Я решил исполнять на акустической гитаре рок-песни моих на тот момент любимых групп – The Who, Crosby, Stills & Nash и The Kinks. Некоторые из этих песен были столь же честны, как и фолк, который так любили посетители кафе, и в этом заключался мой шанс достучаться до слушателей. Припоминаю, что это сработало: они почему-то никогда не слышали этих песен! Все, что я сделал – перенес песни в новый контекст. Из-за того, что я исполнял их более энергично, чем подавал собственный материал рядовой фолк-артист, люди прислушивались, а может быть, они просто были ошеломлены наглостью юного выскочки. Я играл на укулеле Чака Берри и Эдди Кокрана, сдвигая контекст еще дальше. Как-то раз я даже набрался смелости запилить несколько надгробных плачей на скрипке, доставшейся мне в наследство. Получилась причудливая, но уж точно не скучная мешанина.

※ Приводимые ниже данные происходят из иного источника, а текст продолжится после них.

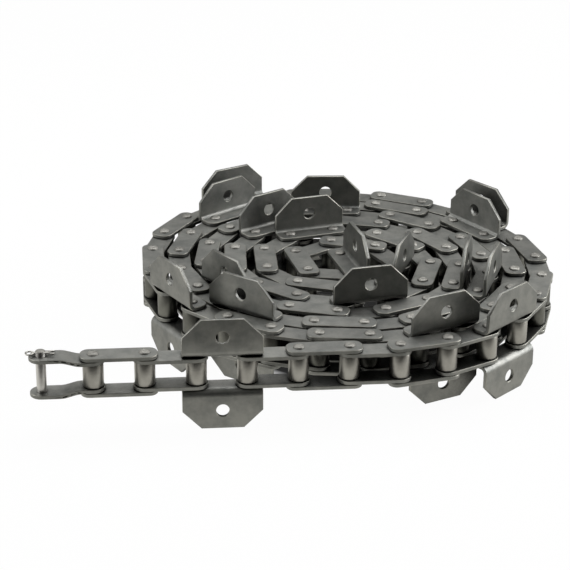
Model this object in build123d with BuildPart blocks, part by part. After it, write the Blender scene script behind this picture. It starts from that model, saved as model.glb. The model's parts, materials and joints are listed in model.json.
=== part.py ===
from build123d import *
from cmath import phase, rect
from math import cos, degrees, hypot, pi, radians, sqrt
import os

# Conveyor roller chain with bent attachment plates, lying on its side in a coil.
# Its pins stand along +Z. Link n joins pin n-1 to pin n, and pin 0 is the free end's.
# Link 1 is the offset link; after it, even links are outer links and odd ones inner.

# Links
pitch = 41.4
link_count = 106
inner_width = 21.2  # between the inner plates
plate_thickness = 3.2
plate_height = 19.3
outer_end_margin = 0.65  # an outer plate's end reaches past an inner one's
outer_corner_radius = 7.0
roller_diameter = 16.9
bush_diameter = 11.4
pin_diameter = 8.2
head_diameter = 9.2
head_height = 1.9
head_bevel = 0.7

# Clearances
running_clearance = 0.05  # radial: pin in bush, and roller on bush
side_play = 0.3  # between an inner plate and an outer one
roller_end_play = 0.3  # between a roller and an inner plate

# Attachments: outer plates with an edge bent up into a wing with a bolt hole
first_attachment = 4
attachment_step = 6
wing_length = 65.5
wing_height = 31.2  # above the plate's outer face
wing_offset = 10.0  # from the pin line to the wing's outer face
wing_corner = 15.5
bend_radius = 3.2  # inside the bend
wing_hole_diameter = 11.0
wing_hole_height = 15.3  # above the plate's outer face

# Offset link, connecting pin and split pin
crank_start = 17.5  # from pin 0 to where the plate starts to step inwards
crank_run = 12.0
crank_rounding = 5.0
connecting_pin_end = 5.0  # above the upper offset plate
split_pin_wire = 1.5
split_pin_gap = 0.1  # between its legs in the cross hole
split_pin_eye = 3.2  # radius to the middle of the wire
split_pin_leg = 7.5  # from the pin's side to a leg's tip
split_pin_spread = 2.9  # from the middle to a leg's tip

# Coil
moving_links = 10  # outermost links, made in full detail and free to turn
straight_links = 6
core_radius = 14.6  # of the chain's inner end
turn_clearance = 1.0
ovality = 0.038
long_axis = 68.5  # degrees from the inner end
roller_facets = 8  # of a coiled roller
head_facets = 6  # of a coiled pin's head
hole_facets = 8  # of a coiled wing's hole
plate_bevel = 5.6  # of a coiled plate's corners

# Heights above the middle of the chain
inner_face = inner_width / 2
outer_face = inner_face + plate_thickness + side_play
outer_side = outer_face + plate_thickness
bend_outside = bend_radius + plate_thickness
inner_length = pitch + plate_height
plate_length = inner_length + 2 * outer_end_margin
bush_bore = pin_diameter + 2 * running_clearance
roller_bore = bush_diameter + 2 * running_clearance
bush_length = inner_width + 2 * plate_thickness
roller_length = inner_width - 2 * roller_end_play


def turn_gap(radius):
    """Distance out to the next turn at which an attachment's ends clear its plates."""
    inside = max(radius, 0.6 * pitch)
    outside = inside + plate_height
    bow = outside - sqrt(outside**2 - (pitch / 2) ** 2)
    bend_reach = wing_offset - bend_outside + sqrt(bend_outside**2 - bend_radius**2)
    wing_line = sqrt(inside**2 - (pitch / 2) ** 2) + bend_reach
    wing_end = hypot(wing_line, wing_length / 2) - inside
    return wing_end + bow + plate_height / 2 + turn_clearance


def coil_point(radius, angle):
    swell = 1 + ovality * cos(2 * (angle - radians(long_axis)))
    return rect(radius * swell, angle)


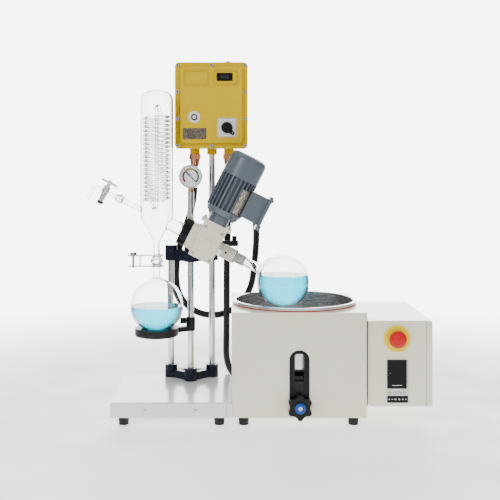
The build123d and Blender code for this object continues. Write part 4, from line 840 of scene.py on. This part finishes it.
class EVAP_OT_glass_trim(bpy.types.Operator):
    """Winds the condenser's glass coil and adds ground joints and seals"""

    bl_idname = "evaporator.glass_trim"
    bl_label = "Glass coil and joints"
    bl_options = {"REGISTER", "UNDO"}

    def execute(self, context):
        sizes = context.scene.evaporator_sizes
        shape = bmesh.new()
        tube(shape, coil_route(sizes.coil_radius * 1000, sizes.coil_pitch * 1000),
             sizes.coil_tube * 1000)
        piece("glass_coil", shape, "coil glass", "stand", "glass", True, ["condenser_coil"])
        turned("ball_joint_lip", ("clear glass", "stand", "glass"),
               [(15.6, 0), (16.2, 1), (16.2, 3), (15.6, 4)], CONDENSER + UP * 363, UP, 40)
        shape = bmesh.new()
        for v in (-27.5, -30.0):
            tube(shape, circle(at_head(STOPCOCK_U, v), ACROSS, BACK, 7.6, 24), 1.2, 8, True)
        piece("stopcock_rings", shape, "black rubber", "feed_cock", "black_plastic")
        shape = bmesh.new()
        tube(shape, circle(at_head(FLANGE_U), UP_MOTOR, BACK, 10.6, 32), 1.5, 8, True)
        piece("feed_flange_ring", shape, "ground glass", "stand", "glass")
        return {"FINISHED"}


class EVAP_OT_bath_trim(bpy.types.Operator):
    """Adds the slot's trim and the knob's cap"""

    bl_idname = "evaporator.bath_trim"
    bl_label = "Bath trim"
    bl_options = {"REGISTER", "UNDO"}

    def execute(self, context):
        width = context.scene.evaporator_sizes.trim_width * 1000
        rim("slot_trim", ("black moulding", "stand", "black_plastic"),
            outline(width, 150, width / 2 - 0.5, 12), outline(21, 134, 6, 12),
            Vector((BATH_X, FRONT_Y, SLOT_Z)), 1.0)
        turned("knob_cap", ("cap blue", "lift_lock", "black_plastic"),
               [(12.4, -0.2), (12.4, 0.4), (11.5, 0.8), (0, 1.1)], KNOB, FRONT, 48)
        turned("knob_cap_disc", ("pale disc", "lift_lock", "black_plastic"),
               [(4.6, 0.9), (4.6, 1.35), (0, 1.5)], KNOB, FRONT, 48)
        return {"FINISHED"}


class EVAP_OT_rear_trim(bpy.types.Operator):
    """Adds the screws, louvres and blank plate of the far sides, which are a guess"""

    bl_idname = "evaporator.rear_trim"
    bl_label = "Rear trim"
    bl_options = {"REGISTER", "UNDO"}

    def execute(self, context):
        shape = bmesh.new()
        for x in (-43, 252):
            for z in (36, 250):
                lathe(shape, [(3.6, 0), (3.3, 1.2), (1.8, 1.8), (0, 1.9)],
                      Vector((x, BATH_BACK_Y, z)), BACK, 20)
        for x in (-70, 70):
            for z in (-88, 88):
                lathe(shape, [(4.6, 0), (4.6, 2.6), (4, 3.2), (0, 3.2)],
                      Vector((RIGHT_ROD_X + x, BOX_BACK_Y, BOX_Z + z)), BACK, 6)
        piece("bath_back_screws", shape, "turned steel", "stand", "steel", False)
        hoods, gaps = bmesh.new(), bmesh.new()
        for row in range(7):
            z = 196 - 9 * row
            for place, side in ((Vector((BATH_X, BATH_BACK_Y, z)), -RIGHT),
                                (Vector((CONTROLLER_END_X, 12.5, z)), BACK)):
                slab(hoods, outline(92, 5, 2.4), place, side, UP, 1.7, 0.9)
                slab(gaps, outline(88, 1.5, 0.7), place - UP * 3.4, side, UP, 0.12)
        piece("louvre_hoods", hoods, "cream enamel", "stand", "cream_paint")
        piece("louvre_gaps", gaps, "dark joint and painted shade", "stand", "black_plastic", False)
        plate("rear_plate", ("pressed plate", "stand", "steel"), outline(58, 34, 2),
              Vector((200, BATH_BACK_Y, 80)), 0.5, 0.1, side=-RIGHT)
        return {"FINISHED"}


class EVAP_OT_controller_face(bpy.types.Operator):
    """Adds the temperature module, the stop button's collar and the controller's joints"""

    bl_idname = "evaporator.controller_face"
    bl_label = "Controller face"
    bl_options = {"REGISTER", "UNDO"}

    def execute(self, context):
        black = ("black moulding", "stand", "black_plastic")
        window = MODULE + Vector((-1.5, 0, 17))
        in_window = window + FRONT * 0.2
        rim("module_edge", ("grey moulding", "stand", "cream_paint"), outline(49, 98, 1.5),
            outline(47.8, 96.8, 1), MODULE, 0.35)
        plate("module_face", ("cream moulding", "stand", "cream_plastic"),
              outline(47.8, 96.8, 1), MODULE, 0.25)
        rim("module_frame", black, outline(44.6, 66, 1), outline(36, 58, 1), in_window, 2.2)
        plate("module_window", ("dark window", "stand", "black_plastic"),
              outline(36.4, 58.4, 1), in_window, 0.7)
        plate("module_strip", black, outline(47.6, 16, 1), MODULE + Vector((0, -0.2, -41)),
              0.5, 0.2)
        shape = bmesh.new()
        for x in (-17.5, -6.5, 4.5, 15.5):
            lathe(shape, [(2.2, 0), (3.6, 0), (3.6, 0.9), (3.2, 1.2), (2.2, 0.9), (2.2, 0)],
                  MODULE + Vector((x, -0.25, -26.5)), FRONT, 24)
        piece("module_keys", shape, "grey moulding", "stand", "black_plastic")
        shape = bmesh.new()
        for x, wide, tall in ((-19, 2.4, 2.4), (-12, 4, 1), (-5, 4, 2.6), (4, 3, 3),
                              (12, 3, 2.4), (19, 2.4, 2.4)):
            slab(shape, outline(wide, tall, 0.4, 2), MODULE + Vector((x, -0.7, -41)), RIGHT, UP,
                 0.06)
        slab(shape, outline(1.2, 1.2, 0.5, 3), window + Vector((-15, -0.9, 2)), RIGHT, UP, 0.06)
        slab(shape, outline(24, 1.2, 0.4, 2), window + Vector((0, -0.9, -26)), RIGHT, UP, 0.06)
        piece("module_marks", shape, "white moulding", "stand", "white_plastic", False)

        # A black strip fills the gap between the bath and the controller
        plate("gap_strip", ("black rubber", "stand", "rubber"), outline(3.2, 196, 1.5),
              Vector((261.8, FRONT_Y + 15.2, CONTROLLER_Z)), 1.2, 0.3)
        plate("end_cover_seam", ("dark joint and painted shade", "stand", "cream_paint"), outline(0.7, 196, 0.3),
              Vector((398.9, FRONT_Y + 14, CONTROLLER_Z)), 0.1, smooth=False)
        turned("stop_collar", black,
               [(8.2, 3), (14, 3), (14, 4.2), (12.6, 5.2), (8.2, 5.2), (8.2, 3)],
               STOP, FRONT, 48)
        shape = bmesh.new()
        for z in (56, 230):
            lathe(shape, [(2.6, 0), (2.4, 0.9), (1.2, 1.4), (0, 1.5)],
                  Vector((405.8, FRONT_Y + 14, z)), FRONT, 20)
        piece("controller_screws", shape, "turned steel", "stand", "steel")
        return {"FINISHED"}


def fade_out(material):
    """Makes a finish clear far from its object's middle."""
    tree = material.node_tree
    place = tree.nodes.new("ShaderNodeTexCoord")
    away = tree.nodes.new("ShaderNodeVectorMath")
    away.operation = "LENGTH"
    fade = tree.nodes.new("ShaderNodeMapRange")
    fade.interpolation_type = "SMOOTHSTEP"
    fade.inputs["From Min"].default_value = FADE_FROM
    fade.inputs["From Max"].default_value = FADE_TO
    clear = tree.nodes.new("ShaderNodeBsdfTransparent")
    mix = tree.nodes.new("ShaderNodeMixShader")
    join(tree, place, "Object", away, 0)
    join(tree, away, "Value", fade, "Value")
    join(tree, fade, "Result", mix, "Fac")
    join(tree, tree.nodes["Principled BSDF"], "BSDF", mix, 1)
    join(tree, clear, "BSDF", mix, 2)
    join(tree, mix, "Shader", tree.nodes["Material Output"], "Surface")


class EVAP_OT_stage(bpy.types.Operator):
    """Sets the pale floor, the backdrop and the soft studio lights"""

    bl_idname = "evaporator.stage"
    bl_label = "Stage"
    bl_options = {"REGISTER", "UNDO"}

    def lay_floor(self, context):
        shape = bmesh.new()
        far = FLOOR_REACH
        shape.faces.new(corners(shape, (
            (-far, -far, 0), (far, -far, 0), (far, far, 0), (-far, far, 0))))
        mesh = bpy.data.meshes.new("floor")
        shape.to_mesh(mesh)
        shape.free()
        floor = bpy.data.objects.new("floor", mesh)
        context.collection.objects.link(floor)
        fade_out(FINISHES["floor paper"])
        floor.data.materials.append(FINISHES["floor paper"])

    def hang_backdrop(self, context):
        world = bpy.data.worlds.new("studio")
        context.scene.world = world
        world.use_nodes = True
        tree = world.node_tree
        sky = tree.nodes["Background"]
        place = tree.nodes.new("ShaderNodeTexCoord")
        parts = tree.nodes.new("ShaderNodeSeparateXYZ")
        depth = tree.nodes.new("ShaderNodeMapRange")
        depth.inputs["From Min"].default_value = -1
        ramp = tree.nodes.new("ShaderNodeValToRGB")
        while len(ramp.color_ramp.elements) < len(BACKDROP):
            ramp.color_ramp.elements.new(1.0)
        for element, (position, shade) in zip(ramp.color_ramp.elements, BACKDROP):
            element.position = position
            element.color = (shade, shade, shade, 1)
        join(tree, place, "Generated", parts, "Vector")
        join(tree, parts, "Y", depth, "Value")
        join(tree, depth, "Result", ramp, "Fac")
        join(tree, ramp, "Color", sky, "Color")
        sky.inputs["Strength"].default_value = BACKDROP_STRENGTH

    def execute(self, context):
        self.lay_floor(context)
        self.hang_backdrop(context)
        for name, spot, size, power in LIGHTS:
            light = bpy.data.lights.new(name, "AREA")
            light.size = size
            light.energy = power
            lamp = bpy.data.objects.new(name, light)
            lamp.location = spot
            aim = Vector((0, 0, 0.4)) - Vector(spot)
            lamp.rotation_euler = aim.to_track_quat("-Z", "Y").to_euler()
            context.collection.objects.link(lamp)
        return {"FINISHED"}


# Panel and registration

STEPS = (
    EVAP_OT_camera, EVAP_OT_leads, EVAP_OT_finishes, EVAP_OT_stand_trim, EVAP_OT_box_face,
    EVAP_OT_gauge, EVAP_OT_head_trim, EVAP_OT_glass_trim, EVAP_OT_bath_trim,
    EVAP_OT_rear_trim, EVAP_OT_controller_face, EVAP_OT_stage,
)


class EVAP_PT_panel(bpy.types.Panel):
    """Lists the steps that dress the apparatus"""

    bl_idname = "EVAP_PT_panel"
    bl_label = "Rotary evaporator"
    bl_space_type = "VIEW_3D"
    bl_region_type = "UI"
    bl_category = "Evaporator"

    def draw(self, context):
        for step in STEPS:
            self.layout.operator(step.bl_idname)
        for group in (context.scene.evaporator_colours, context.scene.evaporator_sizes):
            for name in group.__annotations__:
                self.layout.prop(group, name)


def register():
    for made in (EvaporatorColours, EvaporatorSizes, *STEPS, EVAP_PT_panel):
        bpy.utils.register_class(made)
    bpy.types.Scene.evaporator_colours = bpy.props.PointerProperty(type=EvaporatorColours)
    bpy.types.Scene.evaporator_sizes = bpy.props.PointerProperty(type=EvaporatorSizes)


def unregister():
    del bpy.types.Scene.evaporator_colours
    del bpy.types.Scene.evaporator_sizes
    for made in (EVAP_PT_panel, *reversed(STEPS), EvaporatorSizes, EvaporatorColours):
        bpy.utils.unregister_class(made)


def main():
    register()
    make_finishes(bpy.context.scene.evaporator_colours)
    for step in STEPS:
        group, name = step.bl_idname.split(".")
        getattr(getattr(bpy.ops, group), name)()


if __name__ == "__main__":
    main()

В то время я был невероятно застенчив и оставался таким в течение многих лет, отчего сразу возникает вопрос (и у многих он возникал), с какого перепугу этот интроверт вылез на сцену. (Сам я в то время себе таких вопросов не задавал.) Оглядываясь назад, думаю, что, как и многие другие, я решил, что, выставляя свое искусство на публику (ну или переигрывая чужие песни, как в тот момент), я как бы пытался на свой лад завязать разговор, а то в «светской» болтовне я уж очень был неловок. Казалось, это не только возможность «говорить» на другом языке, но и хороший способ начать обычный диалог: другие музыканты и даже девушки (!) обязательно захотят пообщаться с тем, кто только что выступал на сцене.

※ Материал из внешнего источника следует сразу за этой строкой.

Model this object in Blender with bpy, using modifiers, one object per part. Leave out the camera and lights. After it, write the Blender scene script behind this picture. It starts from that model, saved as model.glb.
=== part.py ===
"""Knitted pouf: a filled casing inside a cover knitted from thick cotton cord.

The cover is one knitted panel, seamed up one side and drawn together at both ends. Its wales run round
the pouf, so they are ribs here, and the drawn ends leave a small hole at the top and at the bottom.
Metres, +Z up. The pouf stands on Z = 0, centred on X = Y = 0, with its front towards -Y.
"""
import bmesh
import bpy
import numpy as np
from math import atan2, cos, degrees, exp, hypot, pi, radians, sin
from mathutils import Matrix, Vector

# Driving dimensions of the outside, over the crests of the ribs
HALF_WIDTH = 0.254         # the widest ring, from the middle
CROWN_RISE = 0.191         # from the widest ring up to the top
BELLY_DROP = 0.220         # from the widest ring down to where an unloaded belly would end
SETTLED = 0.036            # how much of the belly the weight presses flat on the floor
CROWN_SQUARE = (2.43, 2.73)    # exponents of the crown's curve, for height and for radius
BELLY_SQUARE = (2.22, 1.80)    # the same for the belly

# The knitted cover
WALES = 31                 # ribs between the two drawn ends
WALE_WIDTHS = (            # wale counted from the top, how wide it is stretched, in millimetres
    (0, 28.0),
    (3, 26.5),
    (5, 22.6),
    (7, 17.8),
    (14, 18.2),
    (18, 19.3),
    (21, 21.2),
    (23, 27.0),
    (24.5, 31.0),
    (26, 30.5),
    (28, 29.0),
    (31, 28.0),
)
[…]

Ничего другого, кроме как выступать, мне и не оставалось. Маячила также отдаленная возможность, что я ненадолго стану героем и получу некоторые социальные и личные награды в других областях, помимо общения, хотя сомневаюсь, что признался бы в таких чаяниях даже самому себе. Бедная Сьюзан Бойл, как я ее понимаю. Несмотря на все это, Отчаянный Дэйв не метил в профессиональные музыканты – это казалось совершенно нереальным.
Годы спустя я диагностировал у себя очень легкую (как мне кажется) форму синдрома Аспергера. Выскочить на публику, чтобы сделать что-то дико выразительное, а затем быстро заползти обратно в панцирь, казалось чем-то нормальным для меня. Может быть, «нормальным» – не самое точное слово, но мне подходило. Феликс Пост в 1994 году опубликовал в The British Journal of Psychiatry статистику, из которой следовало, что 69 % творческих людей, которых он изучал, страдали психическими расстройствами[19]. Как много психов! Этот факт, безусловно, питает миф о полоумном артисте, управляемом демонами, но я, напротив, очень надеюсь, что не нужно быть сумасшедшим, чтобы творить. Возможно, какая-то проблема и дает толчок в начале пути, но я пришел к выводу, что можно убежать от своих демонов и не лишиться при этом источника вдохновения.
Когда в начале 1970-х я учился в художественной школе, я начал выступать с одноклассником Марком Кехо, который играл на аккордеоне. Я бросил акустическую гитару и сосредоточился на укулеле и моей наследной скрипке, которая теперь была вся в наклейках с красотками в купальниках. Мы играли в барах и на художественных вернисажах, вместе путешествовали по стране и в конце концов зависли на Телеграф-авеню в Беркли. Промышляли музыкой, как говорят британцы. К этому моменту у нас сложился определенный образ, вариация на тему «иммигранты из Старого Света» – думаю, так можно это описать. Марк смахивал на выходца из Восточной Европы, а я тяготел к старым костюмам и фетровым шляпам. В то время у меня была всклокоченная борода, и однажды молодой черный парень спросил меня, не из тех ли я людей, что не ездят в машинах.